There is a goldilocks zone for when you should ask for a second date.
As we’ve seen, too soon could very well turn her off. It’s a little overly enthusiastic and can come across as being pushy.
Instead, you should really wait a couple of days. Two or three seems to be the general consensus, although you can stretch it an extra day or two if the situation calls for it.
Keep in mind, however, that you should still keep in touch with the girl during this time. These next few days are a perfect opportunity to keep a playful interaction with her through text. Send her a casual message here and there, nothing serious, add in some teasing, some joking around, and remind her how cool of a guy you are and why she should be excited to hang out with you again.
In short, don’t ignore her.
Naturally, the conversation will progress towards making plans for your second date. You’ll notice that maybe she starts responding to your texts a bit more quickly. Or that your interactions are positive.
That’s when you should ask her out on a second date.
Don’t wait too long if you reach this point. You want to avoid the conversation dying down – which will naturally happen if you let it drag on.
When it’s time to confirm your second date with a girl, remember two things:
You don’t want to send her a message the same day asking her to meet you after work. Nor the day before, for that matter.
When you wait until the last minute, she might not see your message in time to meet you even if she wanted to. Plus, she will likely have other plans and you will look disorganized. Unless she strongly hints that this is possible (with a message like: “I have no plans for this weekend, you got anything fun for us to do?”), avoid doing this.
There is no need to slate a date too much in advance.
And for one simple reason: if you confirm your second date too early, many things can – and often, will – happen between now and then. She might get invited to something better, forget, or have a change of heart about seeing you again.
Plus, while you may have interesting things to say, it will be hard to maintain a good interaction without seeing her for such a long time.
In any case, you would have to go through the small talk and confirm the date again two or three days before the actual second date.
Better to only do it once.
If you are following correctly, you calculated two or three days between the end of the first date and the moment you ask for a second date.
Add to that another two to three days to the actual date, and that comes up to… about a week, give or take.
And that works well, as most people will have free time on the same days every week.
So, if you met her a girl for the first time on a Saturday, you should plan to see her again the following week. Anytime between Thursday to Sunday seems reasonable. It’s not too fast that it looks desperate, and soon enough to keep the momentum going and build positively on the first date.
Now comes the most exciting, and for some guys, the most stressful part.
The moment you ask a girl to see her again.
It is a bit stressful because there is always this element of doubt at the back of your mind. What if she says no?
But you shouldn’t worry. If you’ve read the situation correctly and kept the interaction fun and playful, you should have a rather good idea of what her answer is going to be.

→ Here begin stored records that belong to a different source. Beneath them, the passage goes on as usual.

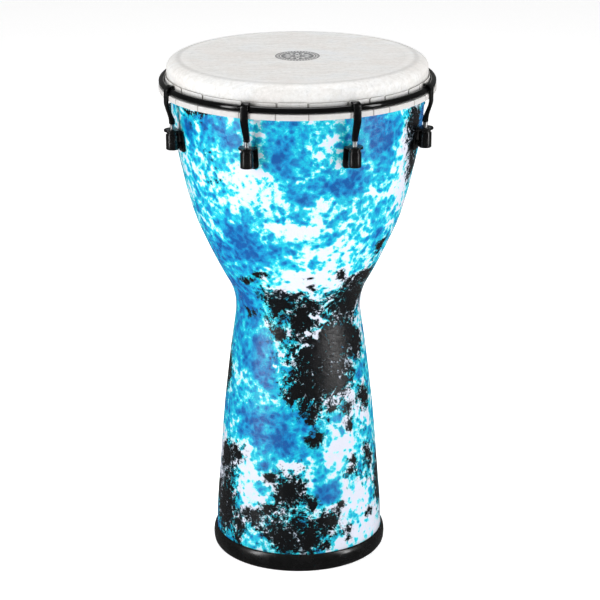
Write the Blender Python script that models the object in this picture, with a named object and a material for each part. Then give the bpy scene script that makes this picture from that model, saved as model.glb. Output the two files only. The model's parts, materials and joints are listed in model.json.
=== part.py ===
"""Djembe with a mechanical tuning system.

A goblet shell stands on a rubber foot ring. A tucked synthetic drumhead lies over the
rounded bearing edge. A round steel rim presses the head's flesh hoop down, and eight
hooks pull the rim: each hook's threaded rod passes through a bracket on the shell and
ends in a tuning nut under a rubber sleeve.

Dimensions are in millimetres. The drum stands on z = 0 and its axis is the Z axis.
Heights are called z, distances from the axis are called radius.
"""
import math

import bmesh
import bpy
from mathutils import Matrix, Vector

MM = 0.001
GAP = 0.3                      # clearance between two pieces that rest on each other
SEGMENTS = 48                  # sides of the large turned parts; a multiple of 16

# Shell: (height, outer radius) of the goblet, foot to bearing edge
SHELL_STATIONS = [
    (5.8, 101.1), (45, 100.6), (90, 97.3), (170, 91.0), (245, 82.6), (288, 76.6),
    (305, 74.9), (320, 75.9), (335, 80.2), (350, 88.2), (370, 98.5), (395, 110.2),
    (420, 120.7), (450, 129.7), (480, 136.6), (505, 142.1), (530, 145.8), (560, 148.4),
    (599.7, 151.3),
]
SHELL_WALL = 6.5
SHELL_INNER_HEIGHTS = [5.8, 22, 90, 180, 255, 290, 305, 322, 345, 370, 400, 440, 480, 505, 530, 580]
LIP_RADIUS = 132.4             # inner edge of the turned-in bearing edge
LIP_DROP = 4.0                 # height of that inner edge
LIP_UNDERSIDE_Z = 598.0

# Drumhead film
HEAD_TOP_Z = 610.0
FILM = 0.8
FLAT_RADIUS = 134.6            # where the flat playing surface starts to roll over
HEAD_RADIUS = 152.4            # a 12 inch head
ROLL_HEIGHT = 10.3
ROLL_STEPS = 5
TUCK_OUTER_RADIUS = 162.0
TUCK_BOTTOM_Z = 572.6
TUCK_TOP_Z = 579.5
TUCK_CORNER = 1.0
TAB_TOP_Z = 591.4

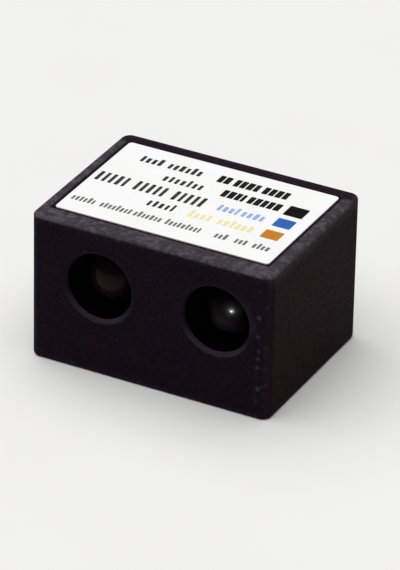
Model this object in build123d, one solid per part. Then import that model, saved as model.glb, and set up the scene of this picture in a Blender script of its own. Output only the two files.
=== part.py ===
from build123d import *
import os

# Infrared distance sensor, millimetres.
# Frame: origin at the centre of the footprint on the underside, +X to the right when the
# sensing face is looked at, +Y from the sensing face to the back, +Z up.
# The sensing face is at -Y.  The housing is one moulded shell, open at the back, and a plate
# closes it.  The circuit board lies flat in two grooves, and two 5 mm optical parts lie over it
# with their domes in the two bores of the sensing face.

# ---- driving dimensions -----------------------------------------------------------------
# housing
BODY_W = 20.5           # along X
BODY_D = 15.2           # along Y
BODY_H = 12.4           # along Z, without the label
EDGE_R_UPRIGHT = 0.8    # the four upright edges
EDGE_R_TOP = 0.3        # round the top
EDGE_R_BOTTOM = 0.3     # round the underside
WALL_FRONT = 1.5
WALL_SIDE = 1.3
WALL_TOP = 1.2
WALL_FLOOR = 1.1
CAVITY_R = 0.5          # corners of the cavity, along Y

# optical openings, from the sensing face
EMITTER_X = -4.3
RECEIVER_X = 5.7
OPTIC_Z = 7.55
BORE_D = 5.4
BORE_RIM_R = 0.4        # rounding of each mouth
TUBE_OD = 6.6           # the tube that carries each bore inward
DOME_RECESS = 0.95      # from the sensing face to the tip of each dome

# 5 mm optical part
LENS_D = 5.0
LENS_LEN = 8.6
FLANGE_D = 5.8
FLANGE_T = 1.0
LEAD_PITCH = 2.54
LEAD_S = 0.5            # square section
LEAD_DROP_Y = 2.85      # where the leads go down into the board
LEAD_BEND_R = 0.5       # on the centre line

# label
LABEL_W = 18.2
LABEL_D = 12.0
LABEL_T = 0.1
LABEL_R = 0.3
LABEL_Y = 0.15          # its centre, a little behind the middle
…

Nevertheless, there are still some ways you can trip up.
There are many ways a guy can mess up when he asks for a second date. Rushing things, waiting too long, or not showing enough excitement are some of them.
But, though annoying, they are not as bad as the following mistake: being too vague.
Here is how that might look:
“So, wanna hang out again?”
“Hey, are you free on Friday? Shall we do something?”
You might already see what the issue is here: These messages are lazy. You haven’t made a real effort to invite her, almost like seeing her is an afterthought.
They also don’t show that you have really given this second date much thought. She’d have to be really into you to agree without knowing anything else about the date. They also imply that she will probably have to work to plan the date. People agree to things when you make it easy for them, not harder. And so, without proof that you can take the lead, she might simply say no to your invitation.
This mistake hurts the most because, had you taken the time to make solid plans, she would have said yes.
When it comes to it, asking for a second date is simple.
Remember these three key elements of a successful ask: what, when, and where. And maybe “why”.
“What” should be something she will enjoy. Luckily, you should have no problem coming up with something original. Even something as common as a restaurant date will become more interesting for her if you know she is into Mexican food, for example.
The “Why” is simply stating the reason you want to invite her. It can be that you want to show her something great, you found an experience you’d like to share with her, or just that you are excited to spend time with her again.
The “When” and “Where” are simply the logistics of the date. It shows that you took the time to think things through. And it makes it easy for her to say yes. All the planning work has been done. The only question she needs to answer is “Do I want to go?”
And if you did everything else correctly, she will probably say: YES!